**Data provided:**
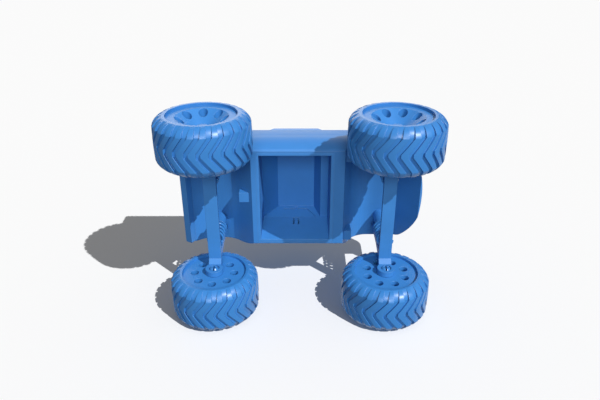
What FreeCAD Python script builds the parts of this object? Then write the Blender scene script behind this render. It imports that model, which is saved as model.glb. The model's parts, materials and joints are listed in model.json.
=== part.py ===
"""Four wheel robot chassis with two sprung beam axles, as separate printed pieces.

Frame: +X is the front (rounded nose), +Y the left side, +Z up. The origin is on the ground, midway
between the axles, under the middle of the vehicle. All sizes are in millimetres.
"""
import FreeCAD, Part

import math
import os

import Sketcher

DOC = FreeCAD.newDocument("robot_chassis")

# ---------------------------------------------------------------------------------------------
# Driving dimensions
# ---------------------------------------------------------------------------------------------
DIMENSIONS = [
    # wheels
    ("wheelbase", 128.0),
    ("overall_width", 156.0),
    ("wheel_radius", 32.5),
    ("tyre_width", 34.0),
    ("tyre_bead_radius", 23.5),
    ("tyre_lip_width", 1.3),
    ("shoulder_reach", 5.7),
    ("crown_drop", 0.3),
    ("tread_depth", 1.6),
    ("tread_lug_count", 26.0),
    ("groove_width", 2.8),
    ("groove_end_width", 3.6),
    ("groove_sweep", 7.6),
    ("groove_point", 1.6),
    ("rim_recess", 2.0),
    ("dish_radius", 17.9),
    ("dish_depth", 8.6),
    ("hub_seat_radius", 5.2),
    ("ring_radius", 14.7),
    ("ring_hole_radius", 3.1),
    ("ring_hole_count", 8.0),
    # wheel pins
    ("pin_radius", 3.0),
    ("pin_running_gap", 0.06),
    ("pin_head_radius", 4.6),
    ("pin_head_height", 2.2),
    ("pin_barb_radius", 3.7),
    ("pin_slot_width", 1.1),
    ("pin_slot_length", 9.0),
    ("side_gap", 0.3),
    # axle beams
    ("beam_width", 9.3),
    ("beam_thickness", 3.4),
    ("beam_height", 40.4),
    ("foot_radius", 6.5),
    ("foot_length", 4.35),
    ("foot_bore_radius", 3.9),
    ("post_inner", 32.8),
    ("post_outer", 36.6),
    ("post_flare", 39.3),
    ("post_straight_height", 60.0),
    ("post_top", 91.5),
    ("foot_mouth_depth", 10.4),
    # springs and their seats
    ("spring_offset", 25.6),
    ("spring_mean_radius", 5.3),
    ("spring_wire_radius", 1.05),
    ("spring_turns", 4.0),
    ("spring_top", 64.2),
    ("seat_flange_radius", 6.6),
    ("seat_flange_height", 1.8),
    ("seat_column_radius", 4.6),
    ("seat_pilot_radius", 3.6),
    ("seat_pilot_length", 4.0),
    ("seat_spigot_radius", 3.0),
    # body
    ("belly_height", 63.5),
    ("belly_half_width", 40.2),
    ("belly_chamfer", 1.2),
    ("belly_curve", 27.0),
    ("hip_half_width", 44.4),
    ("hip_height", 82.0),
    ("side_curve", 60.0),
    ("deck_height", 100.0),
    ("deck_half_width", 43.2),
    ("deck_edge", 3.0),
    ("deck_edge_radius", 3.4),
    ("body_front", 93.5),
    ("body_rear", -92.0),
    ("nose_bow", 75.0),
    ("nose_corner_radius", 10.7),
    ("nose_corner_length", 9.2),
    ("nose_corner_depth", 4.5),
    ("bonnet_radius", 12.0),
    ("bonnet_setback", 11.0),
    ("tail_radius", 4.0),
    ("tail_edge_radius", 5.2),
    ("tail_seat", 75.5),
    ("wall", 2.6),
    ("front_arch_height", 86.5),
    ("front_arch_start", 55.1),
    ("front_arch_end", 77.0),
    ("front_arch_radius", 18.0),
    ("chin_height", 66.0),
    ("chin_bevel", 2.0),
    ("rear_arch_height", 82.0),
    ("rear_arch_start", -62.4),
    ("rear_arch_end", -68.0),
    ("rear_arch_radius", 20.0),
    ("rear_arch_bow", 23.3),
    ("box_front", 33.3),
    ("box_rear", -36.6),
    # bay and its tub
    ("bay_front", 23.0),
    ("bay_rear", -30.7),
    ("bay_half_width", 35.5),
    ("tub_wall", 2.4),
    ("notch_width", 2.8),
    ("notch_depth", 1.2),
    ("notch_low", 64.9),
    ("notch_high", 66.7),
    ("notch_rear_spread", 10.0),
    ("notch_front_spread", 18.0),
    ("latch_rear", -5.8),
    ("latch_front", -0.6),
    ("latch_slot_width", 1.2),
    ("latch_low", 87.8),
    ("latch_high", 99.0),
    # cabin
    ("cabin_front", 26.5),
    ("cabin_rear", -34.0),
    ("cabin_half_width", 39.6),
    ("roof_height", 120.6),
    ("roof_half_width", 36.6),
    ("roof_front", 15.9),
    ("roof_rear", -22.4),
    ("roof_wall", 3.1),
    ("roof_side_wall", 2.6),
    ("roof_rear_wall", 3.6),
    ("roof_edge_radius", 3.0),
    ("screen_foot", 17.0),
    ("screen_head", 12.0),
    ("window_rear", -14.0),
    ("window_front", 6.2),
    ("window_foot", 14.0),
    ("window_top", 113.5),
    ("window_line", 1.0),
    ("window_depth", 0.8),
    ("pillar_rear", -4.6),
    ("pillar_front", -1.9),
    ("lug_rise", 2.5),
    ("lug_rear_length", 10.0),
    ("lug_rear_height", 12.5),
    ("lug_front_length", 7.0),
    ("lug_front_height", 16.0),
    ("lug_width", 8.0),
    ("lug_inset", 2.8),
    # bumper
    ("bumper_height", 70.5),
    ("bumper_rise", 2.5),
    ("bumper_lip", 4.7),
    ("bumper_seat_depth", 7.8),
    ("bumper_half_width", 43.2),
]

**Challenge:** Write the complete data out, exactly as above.

**Solution:**
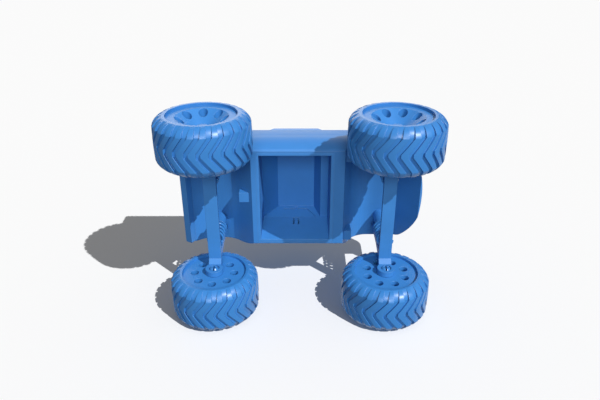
What FreeCAD Python script builds the parts of this object? Then write the Blender scene script behind this render. It imports that model, which is saved as model.glb. The model's parts, materials and joints are listed in model.json.
=== part.py ===
"""Four wheel robot chassis with two sprung beam axles, as separate printed pieces.

Frame: +X is the front (rounded nose), +Y the left side, +Z up. The origin is on the ground, midway
between the axles, under the middle of the vehicle. All sizes are in millimetres.
"""
import FreeCAD, Part

import math
import os

import Sketcher

DOC = FreeCAD.newDocument("robot_chassis")

# ---------------------------------------------------------------------------------------------
# Driving dimensions
# ---------------------------------------------------------------------------------------------
DIMENSIONS = [
    # wheels
    ("wheelbase", 128.0),
    ("overall_width", 156.0),
    ("wheel_radius", 32.5),
    ("tyre_width", 34.0),
    ("tyre_bead_radius", 23.5),
    ("tyre_lip_width", 1.3),
    ("shoulder_reach", 5.7),
    ("crown_drop", 0.3),
    ("tread_depth", 1.6),
    ("tread_lug_count", 26.0),
    ("groove_width", 2.8),
    ("groove_end_width", 3.6),
    ("groove_sweep", 7.6),
    ("groove_point", 1.6),
    ("rim_recess", 2.0),
    ("dish_radius", 17.9),
    ("dish_depth", 8.6),
    ("hub_seat_radius", 5.2),
    ("ring_radius", 14.7),
    ("ring_hole_radius", 3.1),
    ("ring_hole_count", 8.0),
    # wheel pins
    ("pin_radius", 3.0),
    ("pin_running_gap", 0.06),
    ("pin_head_radius", 4.6),
    ("pin_head_height", 2.2),
    ("pin_barb_radius", 3.7),
    ("pin_slot_width", 1.1),
    ("pin_slot_length", 9.0),
    ("side_gap", 0.3),
    # axle beams
    ("beam_width", 9.3),
    ("beam_thickness", 3.4),
    ("beam_height", 40.4),
    ("foot_radius", 6.5),
    ("foot_length", 4.35),
    ("foot_bore_radius", 3.9),
    ("post_inner", 32.8),
    ("post_outer", 36.6),
    ("post_flare", 39.3),
    ("post_straight_height", 60.0),
    ("post_top", 91.5),
    ("foot_mouth_depth", 10.4),
    # springs and their seats
    ("spring_offset", 25.6),
    ("spring_mean_radius", 5.3),
    ("spring_wire_radius", 1.05),
    ("spring_turns", 4.0),
    ("spring_top", 64.2),
    ("seat_flange_radius", 6.6),
    ("seat_flange_height", 1.8),
    ("seat_column_radius", 4.6),
    ("seat_pilot_radius", 3.6),
    ("seat_pilot_length", 4.0),
    ("seat_spigot_radius", 3.0),
    # body
    ("belly_height", 63.5),
    ("belly_half_width", 40.2),
    ("belly_chamfer", 1.2),
    ("belly_curve", 27.0),
    ("hip_half_width", 44.4),
    ("hip_height", 82.0),
    ("side_curve", 60.0),
    ("deck_height", 100.0),
    ("deck_half_width", 43.2),
    ("deck_edge", 3.0),
    ("deck_edge_radius", 3.4),
    ("body_front", 93.5),
    ("body_rear", -92.0),
    ("nose_bow", 75.0),
    ("nose_corner_radius", 10.7),
    ("nose_corner_length", 9.2),
    ("nose_corner_depth", 4.5),
    ("bonnet_radius", 12.0),
    ("bonnet_setback", 11.0),
    ("tail_radius", 4.0),
    ("tail_edge_radius", 5.2),
    ("tail_seat", 75.5),
    ("wall", 2.6),
    ("front_arch_height", 86.5),
    ("front_arch_start", 55.1),
    ("front_arch_end", 77.0),
    ("front_arch_radius", 18.0),
    ("chin_height", 66.0),
    ("chin_bevel", 2.0),
    ("rear_arch_height", 82.0),
    ("rear_arch_start", -62.4),
    ("rear_arch_end", -68.0),
    ("rear_arch_radius", 20.0),
    ("rear_arch_bow", 23.3),
    ("box_front", 33.3),
    ("box_rear", -36.6),
    # bay and its tub
    ("bay_front", 23.0),
    ("bay_rear", -30.7),
    ("bay_half_width", 35.5),
    ("tub_wall", 2.4),
    ("notch_width", 2.8),
    ("notch_depth", 1.2),
    ("notch_low", 64.9),
    ("notch_high", 66.7),
    ("notch_rear_spread", 10.0),
    ("notch_front_spread", 18.0),
    ("latch_rear", -5.8),
    ("latch_front", -0.6),
    ("latch_slot_width", 1.2),
    ("latch_low", 87.8),
    ("latch_high", 99.0),
    # cabin
    ("cabin_front", 26.5),
    ("cabin_rear", -34.0),
    ("cabin_half_width", 39.6),
    ("roof_height", 120.6),
    ("roof_half_width", 36.6),
    ("roof_front", 15.9),
    ("roof_rear", -22.4),
    ("roof_wall", 3.1),
    ("roof_side_wall", 2.6),
    ("roof_rear_wall", 3.6),
    ("roof_edge_radius", 3.0),
    ("screen_foot", 17.0),
    ("screen_head", 12.0),
    ("window_rear", -14.0),
    ("window_front", 6.2),
    ("window_foot", 14.0),
    ("window_top", 113.5),
    ("window_line", 1.0),
    ("window_depth", 0.8),
    ("pillar_rear", -4.6),
    ("pillar_front", -1.9),
    ("lug_rise", 2.5),
    ("lug_rear_length", 10.0),
    ("lug_rear_height", 12.5),
    ("lug_front_length", 7.0),
    ("lug_front_height", 16.0),
    ("lug_width", 8.0),
    ("lug_inset", 2.8),
    # bumper
    ("bumper_height", 70.5),
    ("bumper_rise", 2.5),
    ("bumper_lip", 4.7),
    ("bumper_seat_depth", 7.8),
    ("bumper_half_width", 43.2),
]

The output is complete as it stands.